3. Core Lengthening — Stretch Under Motion
The transition from backswing to downswing is the moment of maximum stretch in an elite swing. The lower body begins reversing while the upper body is still completing the backswing. For a brief moment, the body is literally being pulled apart — the core is lengthening, the fascial slings are at maximum tension, and the entire system is loaded like a bow being drawn.
Amateurs who try to "start the downswing with the hips" often destroy this moment by yanking the entire body into rotation simultaneously. The stretch never reaches maximum. The recoil is weak.

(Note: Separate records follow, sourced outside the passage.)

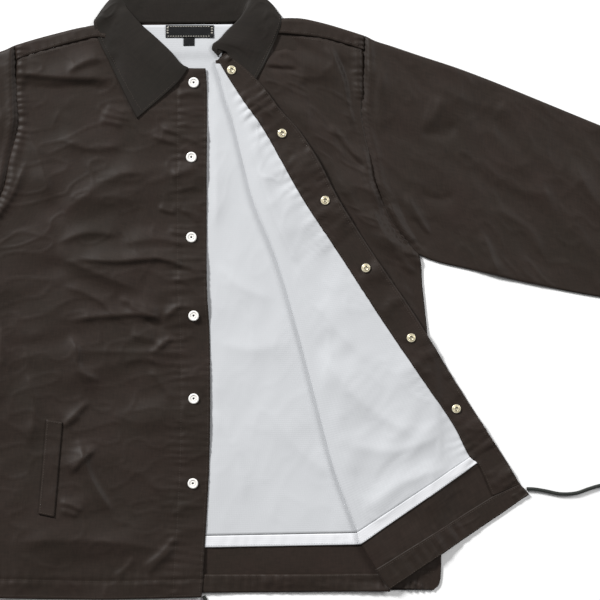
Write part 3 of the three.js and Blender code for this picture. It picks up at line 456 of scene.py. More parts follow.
def grid_normals(grid, wrap=False):
    if wrap:
        across = np.roll(grid, -1, axis=1) - np.roll(grid, 1, axis=1)
    else:
        across = np.gradient(grid, axis=1)
    n = np.cross(across, np.gradient(grid, axis=0))
    return n / np.maximum(np.linalg.norm(n, axis=2, keepdims=True), 1e-9)


def lifted(grid, distance):
    """The grid moved out along its own normals, to the side that faces up at its last column."""
    n = grid_normals(grid)
    if n[len(n) // 2, -1, 2] < 0:
        n = -n
    return grid + n * distance


def build_mesh(name, verts, faces, uvs=None):
    """A mesh object from points in millimetres of the garment's frame."""
    verts = (np.asarray(verts, float) - ORIGIN) * MM
    faces = np.asarray(faces)
    a, b, c = (verts[faces[:, k]] for k in (0, 1, 2))
    volume = np.einsum("ij,ij->i", a, np.cross(b, c)).sum()
    if faces.shape[1] == 4:
        d = verts[faces[:, 3]]
        volume += np.einsum("ij,ij->i", a, np.cross(c, d)).sum()
    if volume < 0:
        faces = faces[:, ::-1]
    mesh = bpy.data.meshes.new(name)
    mesh.from_pydata(verts.tolist(), [], faces.tolist())
    if uvs is not None:
        layer = mesh.uv_layers.new(name="grain")
        loops = np.zeros(len(mesh.loops), np.int32)
        mesh.loops.foreach_get("vertex_index", loops)
        layer.data.foreach_set("uv", (np.asarray(uvs)[loops] * MM).ravel())
    mesh.polygons.foreach_set("use_smooth", np.ones(len(mesh.polygons), bool))
    mesh.update()
    piece = bpy.data.objects.new(name, mesh)
    bpy.context.scene.collection.objects.link(piece)
    return piece


def grain_of(grid):
    """Lengths along the cloth's rows and columns, for the weave."""
    rows, columns = grid.shape[:2]
    step_u = np.linalg.norm(np.diff(grid[rows // 2], axis=0), axis=1)
    step_v = np.linalg.norm(np.diff(grid[:, columns // 2], axis=0), axis=1)
    u = np.concatenate([[0], np.cumsum(step_u)])
    v = np.concatenate([[0], np.cumsum(step_v)])
    return np.stack(np.meshgrid(u, v), axis=2).reshape(-1, 2)


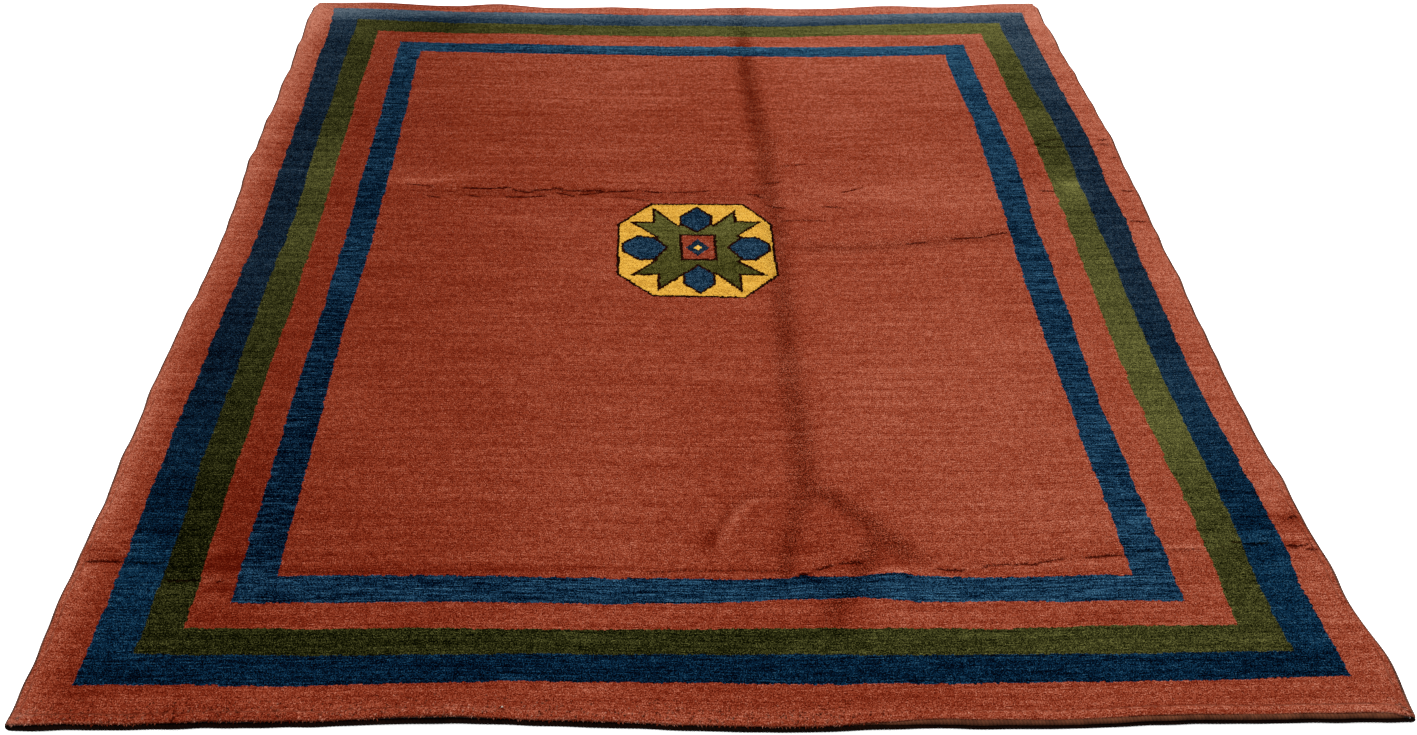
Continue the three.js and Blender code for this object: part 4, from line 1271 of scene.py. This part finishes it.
def make_edges(dark_yarn, hem_yarn):
    """The two overcast cords, the near hem's edge and band, and the far hem."""
    left = np.append(0, STATION[FAR_LEFT:][::-1])
    right = STATION[NEAR_RIGHT : FAR_RIGHT + 1]
    near = np.concatenate([STATION[-CORNER_STATIONS:], STATION[: NEAR_RIGHT + CORNER_STATIONS]])
    band = STATION[(STATION < NEAR_RIGHT - 2) & (OUTLINE[:, 0] > BAND_START)]
    far = STATION[FAR_RIGHT + 1 : FAR_LEFT]
    bare, band_bare = LOOP_BARE[near], LOOP_BARE[band]
    near_in, near_up = NEAR_IN - NEAR_OUT * bare, near_hem_radius(OUTLINE[near, 0], bare)
    band_in, band_up = BAND_IN + BAND_DEEPER * (1 - band_bare), BAND_UP + BAND_RISE * band_bare
    half = CORD / 2
    # name, wool, stations, inward, up, share of the lift, form, sides, step
    cords = [
        ("selvedge_left_overcast", dark_yarn, left, half - LEFT_OUT, half, 1, overcast, 10, 0.8),
        ("selvedge_right_overcast", dark_yarn, right, half - RIGHT_OUT, half, 1, overcast, 10, 0.8),
        # the near hem hangs low and near black, standing in for the shadow under the lifted edge
        ("hem_near", hem_yarn, near, near_in, near_up, HANGING, near_hem_rib, 10, 1.0),
        ("hem_near_band", hem_yarn, band, band_in, band_up, BAND_LIFT, near_band_rib, 12, 1.0),
        ("hem_far", hem_yarn, far, FAR_IN, FAR_UP, HANGING, far_hem_rib, 10, 1.0),
    ]
    return [swept_cord(*cord) for cord in cords]


# Tufts
# Rows of tufts: near end only, inward, up, lean outward, length, painted light at the foot,
# middle and tip (shade at the foot, highlight at the tip), and how much painted sheen pales the tips.
TUFT_ROWS = [
    (False, 9.6, 12.6, 0.5, 2.6, (0.9, 1.0, 1.1), 0.3),
    (True, 4.6, 11.6, 1.0, 5.0, (0.1, 0.5, 1.1), 0.7),
    (True, 7.0, 13.0, 0.95, 6.2, (0.2, 1.0, 1.4), 1.0),
    (True, 9.6, 13.7, 0.85, 6.6, (0.2, 1.0, 1.35), 0.9),
    (True, 12.6, 14, 0.75, 6.2, (0.25, 0.95, 1.2), 0.6),
    (True, 16, 14, 0.65, 5.6, (0.4, 0.9, 1.1), 0.4), (True, 20, 14, 0.6, 5.2, (0.5, 0.9, 1.05), 0.3),
    (True, 24.5, 14, 0.6, 4.8, (0.5, 0.9, 1.0), 0.2),
    (True, 29.5, 14, 0.6, 4.6, (0.55, 0.9, 1.0), 0.15), (True, 35, 14, 0.6, 4.4, (0.6, 0.9, 1.0), 0.15),
    (True, 41, 14, 0.6, 4.2, (0.65, 0.9, 1.0), 0.15),
]
TUFT_SEED = 51
TUFT_SPACING = 2.7
TUFT_ROOT = 2.4  # how deep a tuft starts in the pile
TUFT_SIDES, TUFT_TURN = 3, 0.5
TUFT_SHIFT, TUFT_SWAY, TUFT_DROOP = 1.2, 0.9, 0.25  # how far a tuft may differ either way
TUFT_REACHES, TUFT_WIDTHS = (0.45, 1.25), (1.2, 1.9)
TUFT_LIGHTS, NEAR_LIGHTS = (0.85, 1.15), (0.6, 1.3)  # how much light a tuft may keep
TUFT_MIDDLE, TUFT_TIP = 0.55, 0.28  # along a tuft, and how far its tip bends over
BARE_SHORTER = 0.35  # how much shorter the tufts are where the hem shows
NEAR_WIDER = 1.35  # how much wider the near end's tufts are
UP = np.array([0, 0, 1.0])


def make_tufts(wool):
    """Locks of pile that stand out round the rim, as one joined mesh."""
    tufts = PileMesh()
    random = np.random.default_rng(TUFT_SEED)
    walked = walk(closed(OUTLINE))
    rows = closed(np.column_stack([OUTLINE, INWARD, rim_of(CLOTH), LOOP_BARE]))
    for near_only, inward, up, lean, length, lights, tip_sheen in TUFT_ROWS:
        start, end = (0, walked[NEAR_RIGHT]) if near_only else (walked[NEAR_RIGHT], walked[-1])
        number = int((end - start) / TUFT_SPACING)
        each = (number, 1)
        place = start + (np.arange(number) + random.uniform(0, 1, number)) * (end - start) / number
        outline, normal, cloth, bare = np.split(read_along(place, walked, rows), [2, 4, 6], axis=1)
        shift = random.uniform(-TUFT_SHIFT, TUFT_SHIFT, each)
        inset = inward + TUFT_SHIFT + shift + BARE_PULL * bare
        flat = outline + normal * inset
        x, y = flat.T
        base = np.column_stack([flat, lift_at(x, y) - sink_at(x, y) + up - TUFT_ROOT])
        outward = -np.column_stack([normal, 0 * x])
        along = np.column_stack([normal[:, 1], -normal[:, 0], 0 * x])
        sway = random.uniform(-TUFT_SWAY, TUFT_SWAY, each)
        droop = lean + random.uniform(-TUFT_DROOP, TUFT_DROOP, each)
        direction = unit(outward * droop + along * sway + UP * (1.15 - droop))
        reach = length * random.uniform(*TUFT_REACHES, each) * (1 - BARE_SHORTER * bare)
        middle = base + direction * reach * TUFT_MIDDLE
        bend = outward * 0.5 - UP * 0.5 * lean
        tip = base + direction * reach + bend * reach * TUFT_TIP
        width = random.uniform(*TUFT_WIDTHS, each) * (NEAR_WIDER if near_only else 1)
        keeps = random.uniform(*(NEAR_LIGHTS if near_only else TUFT_LIGHTS), each)
        foot_light, middle_light, tip_light = (keeps * lights).T
        tuft_sheen = random.uniform(0.0, tip_sheen, each)

        across = unit(np.cross(direction, UP))
        upright = np.cross(across, direction)
        low, high = [], []
        for side in range(TUFT_SIDES):
            angle = 2 * np.pi * side / TUFT_SIDES + TUFT_TURN
            offset = (across * math.cos(angle) + upright * math.sin(angle)) * width
            low.append(tufts.add(base + offset, cloth, foot_light, 0 * tuft_sheen))
            high.append(tufts.add(middle + offset * 0.85, cloth, middle_light, 0.5 * tuft_sheen))
        top = tufts.add(tip, cloth, tip_light, tuft_sheen)
        for side in range(TUFT_SIDES):
            after = (side + 1) % TUFT_SIDES
            tufts.join(np.stack([low[side], low[after], high[after], high[side]], -1))
            tufts.join(np.stack([high[side], high[after], top], -1))
    return tufts.finish("edge_tufts", [wool])


# The whole
make_camera()
make_lights()
make_floor()

pile_wool = pile_material("wool pile", stripes=True, medallion=False)
field_wool = pile_material("wool pile with the medallion", stripes=False, medallion=True)
back_wool = back_material()
dark_yarn = yarn_material("overcast wool", *OVERCAST_WOOL)
hem_yarn = yarn_material("brown hem wool", *HEM_WOOL)

rug = make_rug(pile_wool, back_wool, field_wool)
left_edge, right_edge, *hems = make_edges(dark_yarn, hem_yarn)
tufts = make_tufts(pile_wool)

for piece in (rug, left_edge, right_edge, *hems, tufts):
    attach(piece, "root")
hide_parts("rug")
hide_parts("selvedge_left")
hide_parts("selvedge_right")
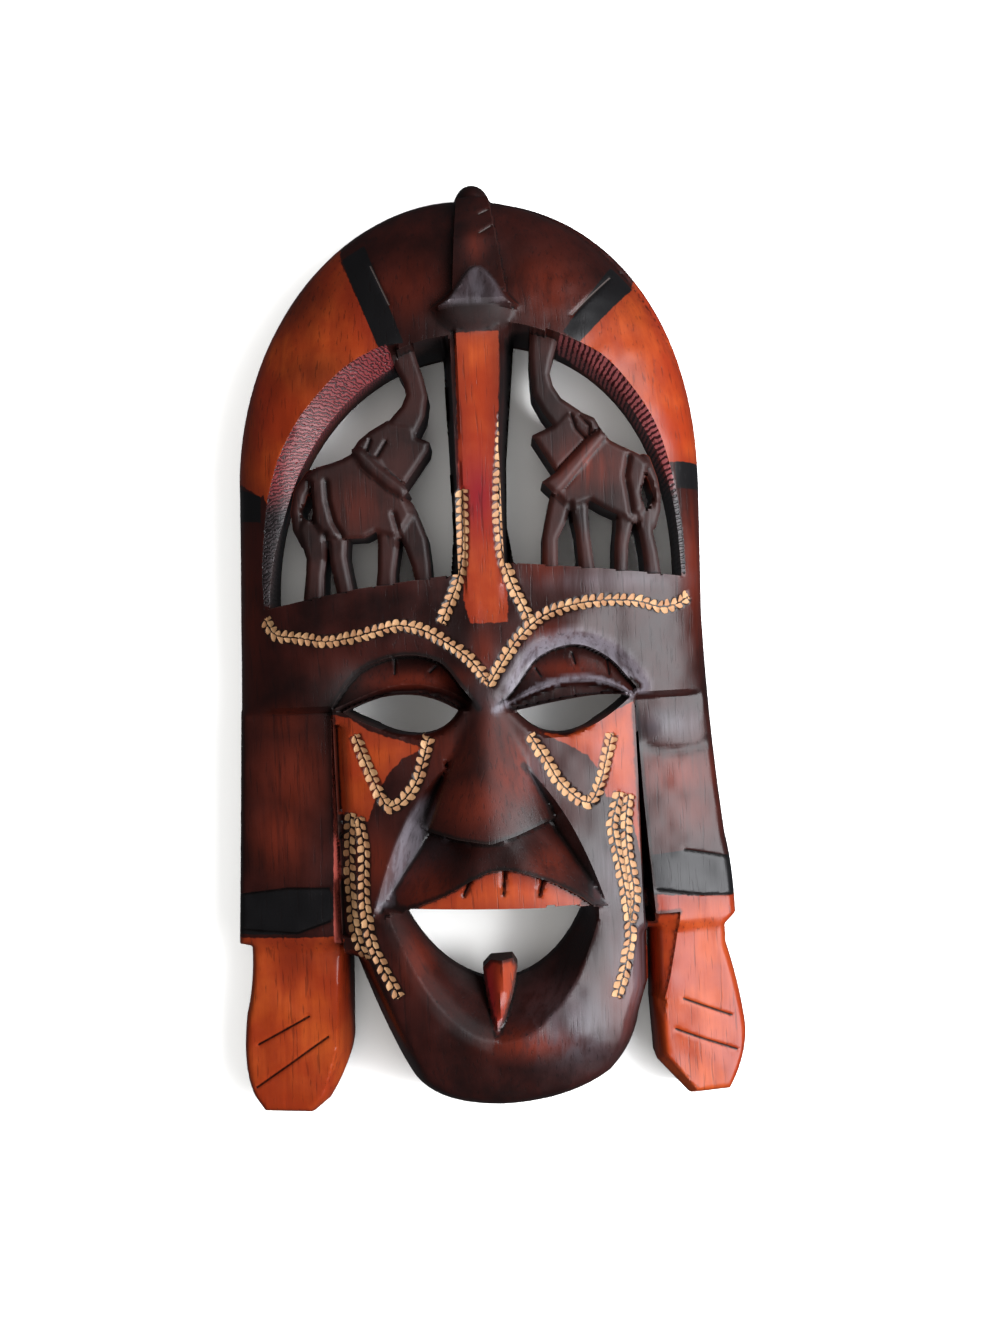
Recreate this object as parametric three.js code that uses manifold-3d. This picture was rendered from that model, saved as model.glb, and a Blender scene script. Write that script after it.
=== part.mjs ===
// Carved elephant wall mask: one block of wood, carved through and hollowed behind.
//
// Sizes are in millimetres. Across is x, up is z, and the face looks along -y. A point of the
// carving is given by its place across and up, and by its relief: how far it stands out from
// the wall plane that the flat back rests on. Levels are counted from the root of the brow, and
// the finished mask is then set with the middle of its flat crest back at the origin.
import * as THREE from 'three';
import { ConvexGeometry } from 'three/addons/geometries/ConvexGeometry.js';
import { mergeVertices } from 'three/addons/utils/BufferGeometryUtils.js';
import Module from 'manifold-3d';

const wasm = await Module();
wasm.setup();

// Driving dimensions
const height = 405;
const width = 218;
const crownRelief = 46;
const rimRelief = 18;
const hollowDepth = 27;
const crestLevel = 172;
const crestAcross = 6;

// The dome is a superellipse on each side, fuller on the right
const dome = { half: width * 0.4656, spring: 80, rise: height * 0.311, leftPower: 1.95, rightPower: 2.2 };

// The two windows under the arch, each a quarter superellipse
const windows = {
  left: { side: -1, half: 88, base: 31, rise: 109, power: 2, foot: [29, 35.5, 39.5] },
  right: { side: 1, half: 90, base: 38, rise: 108, power: 2.3, foot: [35, 39.5, 43.5] },
};

// Jaw and ear levels
const earTop = -16;
const notchLeft = -117;
const notchRight = -114;
const chin = -192;

// Cuts run on past the front and the back by these reliefs
const farFront = 95;
const farBack = 12;

// The outside edge leans in by these steps, each [inset, relief]
const rimSteps = [[0, 12], [2.5, 19], [7, 25], [7, farFront]];

// The chamfer around each window, and the levels cut into the eye sockets
const frameChamfer = 12;
const frameFloor = 29;
const socketFloor = 34;
const lidRelief = 37.5;
const lidWidth = 9;

const clamp = THREE.MathUtils.clamp;
const smooth = (from, to, t) => THREE.MathUtils.smoothstep((t - from) / (to - from), 0, 1);
const mix = THREE.MathUtils.lerp;

// A closed geometry as a solid that can be joined and cut
function solid(geometry) {
  const bare = geometry.clone();
  bare.deleteAttribute('normal');
  bare.deleteAttribute('uv');
  const merged = mergeVertices(bare, 1e-4);
  const mesh = new wasm.Mesh({
    numProp: 3,
    vertProperties: new Float32Array(merged.attributes.position.array),
    triVerts: new Uint32Array(merged.index.array),
  });
  return new wasm.Manifold(mesh);
}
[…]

The speed is gone before it began.
How GOATY Measures Speed Efficiency
Clubhead speed is easy to measure with a launch monitor. But raw speed does not tell you whether you are generating that speed efficiently or burning enormous muscular effort to compensate for structural leaks.
GOATY's WHIP score measures exactly this: how efficiently your body transfers energy from the ground to the clubhead. It tracks the sequential acceleration through each body segment, the preservation of wrist angle through the downswing, and the timing of the final release. A high WHIP score means you are getting maximum speed from minimum effort. A low WHIP score means you are leaving speed on the table — or worse, actively destroying it through casting, tension, or broken sequencing.
Your overall GOATScore combines WHIP with two other categories: ENGINE (how well you load elastic energy in the backswing) and ANCHOR (how well you maintain stability during the swing). Together, these three scores create a complete picture of your swing's mechanical efficiency, compared directly against elite patterns.
Tiger Woods' 2000-era swing scores between 95 and 98 GOATScore. Most amateur golfers score between 50 and 70. The gap is not talent or strength — it is structural efficiency. And structural efficiency can be learned.